Medium living rooms are arguably the most versatile and the most common. They have enough room to accommodate real furniture without the pressure of filling a vast expanse, while also having enough space to get into trouble if you're not intentional.
This is where mixing and matching pieces really starts to shine. A medium room can handle a larger anchor sofa, perhaps a 90" to 100" three-seater or sectional, without overwhelming the space. Pair it with a mix of seating types: an upholstered accent chair in a contrasting fabric, a small loveseat or chaise, or even a pair of stools that tuck under the coffee table when not in use. Varied silhouettes create visual interest and signal a collected, layered aesthetic rather than a matchy-matchy showroom feel.
Mix & match tip:
Stick to a consistent wood tone or metal finish across pieces to create cohesion even when shapes and fabrics vary. It gives the room a through-line without being monotonous.
Pay attention to scale relationships. In a medium room, you can finally justify a larger coffee table. Think a 48" oval or a 48" × 24" rectangular piece which grounds the seating grouping and provides functional surface area. If your room has a fireplace, built-ins, or any architectural feature, orient the seating arrangement toward it as a focal point rather than defaulting to the TV.
Medium rooms often have gaps that feel undefined like a long wall that needs something, an empty corner that catches the eye. Rather than filling every gap with furniture, use a floor lamp with a strong silhouette, a tall plant (a fiddle leaf fig or a snake plant in a substantial pot), or a piece of art leaned casually against the wall for a lived-in quality. These gap-fillers add presence without weight.
Nooks and corners in a medium room are well-suited for a dedicated reading or work corner. Fit those types of spaces with a comfortable chair, a side table, a lamp, and a small bookshelf create a vignette that gives the room functional depth and makes the space feel considered.

The Grand Living Room
Approximately 350+ sq. ft.
A large living room is a genuine gift and a genuine challenge. The temptation is to buy big furniture and scatter it around, but that approach usually results in a room that feels like a furniture showroom rather than a home. The real secret to a successful large living room is zone-making and scale confidence.
Think of your large room as two or three smaller rooms coexisting: a main seating conversation zone, possibly a secondary reading or games area, and perhaps a transition zone near the entry or adjacent to a dining space. Use the furniture arrangement itself, rather than walls, to delineate these zones. Two sofas facing each other across a large coffee table (a 54" × 30" or even larger slab-style piece works well here) creates a defined conversation area that doesn't feel lost in the room's expanse.
Large rooms reward large-scale pieces. A sectional that would swallow a small room looks perfectly proportional in a 400+ sq. ft. space. An oversized pendant light, a substantial console table behind the sofa, a statement armoire or media cabinet can anchor the room and give the eye places to rest. Mix textures and materials boldly: linen and leather, wood and metal, matte and sheen. In a large room, more contrast reads as intentional richness rather than indecision.
Scale tip:
A common mistake in large rooms is choosing artwork that's too small. In a grand space, go bigger than feels comfortable like a 36" × 48" piece that looks enormous in the store will look appropriately scaled on a large wall.
Architectural features like coffered ceilings, columns, or deep window bays are more common in larger homes and should absolutely drive your arrangement. Let a dramatic bay window become a window seat moment. Let columns define the boundary of seating zones. In rooms with nooks, whether a formal entry alcove, a recessed fireplace surround, or a bump-out, lean into the geometry. A window nook with a built-in bench and flanking shelves becomes the most beloved corner in the house.
Don't leave large rooms with orphaned furniture against walls. Pull pieces into the room, create clusters, and use side tables and accent chairs to bridge gaps between larger pieces. A pair of matching accent chairs flanking a console or a fireplace creates symmetry and fills visual voids without adding clutter.

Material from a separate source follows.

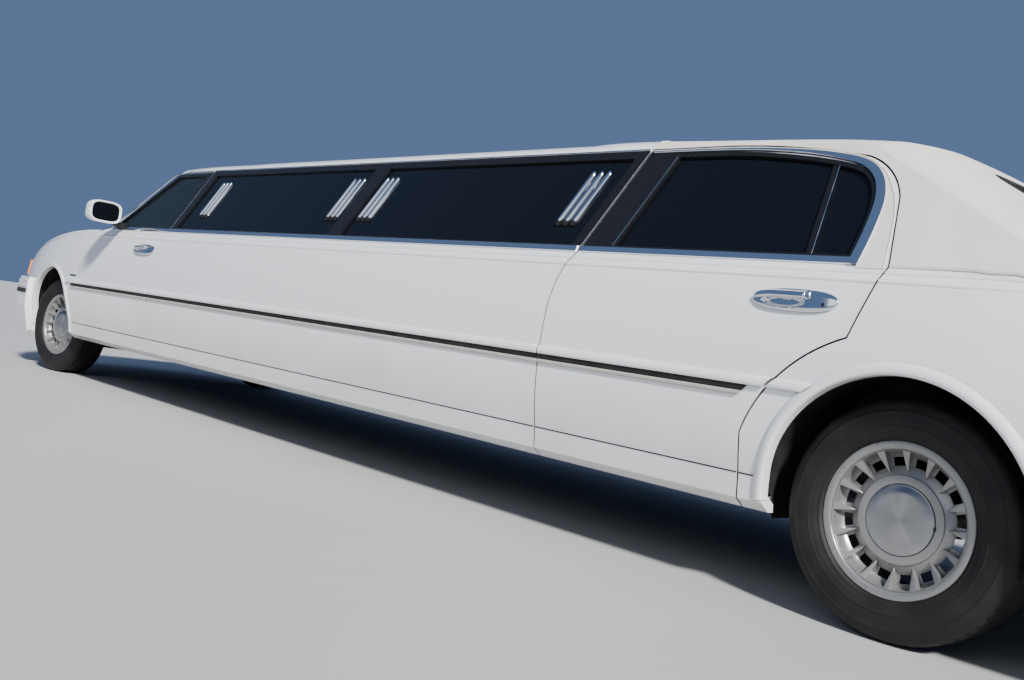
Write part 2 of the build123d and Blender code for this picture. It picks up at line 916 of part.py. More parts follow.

The Rug: Where It All Comes Together
If there's one element that transcends room size and ties everything together, it's the rug. In every category, small, medium, or large, a well-chosen rug does things no other single piece can: it defines the footprint of a seating arrangement, softens acoustic hardness, introduces color and pattern, and signals the personal aesthetic of the people who live there.
Sizing is critical and routinely gets underestimated. As a general rule: go larger than your instinct. In a small room, an 8' × 10' rug with all front legs of the seating on it looks intentional and anchors the space. In a medium room, you might size up to an 9' × 12'. In a large room, a 10' x 14' or even custom-sized rug is not unreasonable. A too-small rug looks like a postage stamp and actually makes the room feel smaller.
Rug placement rule:
For most living rooms, the "front legs on" approach (where the front two legs of each sofa and chair rest on the rug) is the most flexible and forgiving placement. It connects the pieces while keeping the rug visible.
Pattern-wise, rugs are one of the safest places in a room to take a risk. A bold geometric or an organic hand-knotted pattern can be the design anchor the whole room orbits around, especially if your furniture is relatively neutral. Conversely, if you've already committed to patterned upholstery or wallpaper, a solid or subtly textured rug provides visual relief.
Beyond function and form, a rug is one of the most personal expressions in a living room. It's where the handwriting of the person who lives there becomes legible. Whether a vintage Moroccan kilim, a modern flat-weave in earthy tones, a plush shag in a soft sage, whatever you choose, let it feel like you. The rug is the last thing you put down but the first thing guests notice.

Pulling it together
Every living room, regardless of size, has the potential to feel intentional, comfortable, and distinctly yours. The principles here are respecting scale, working with your room's natural geometry, layering pieces with purpose, and anchoring it all with the right rug apply whether you're working with 150 or 500 square feet. Start with what the room gives you, edit toward what you love, and don't rush the process. The best living rooms are built over time, one considered piece at a time.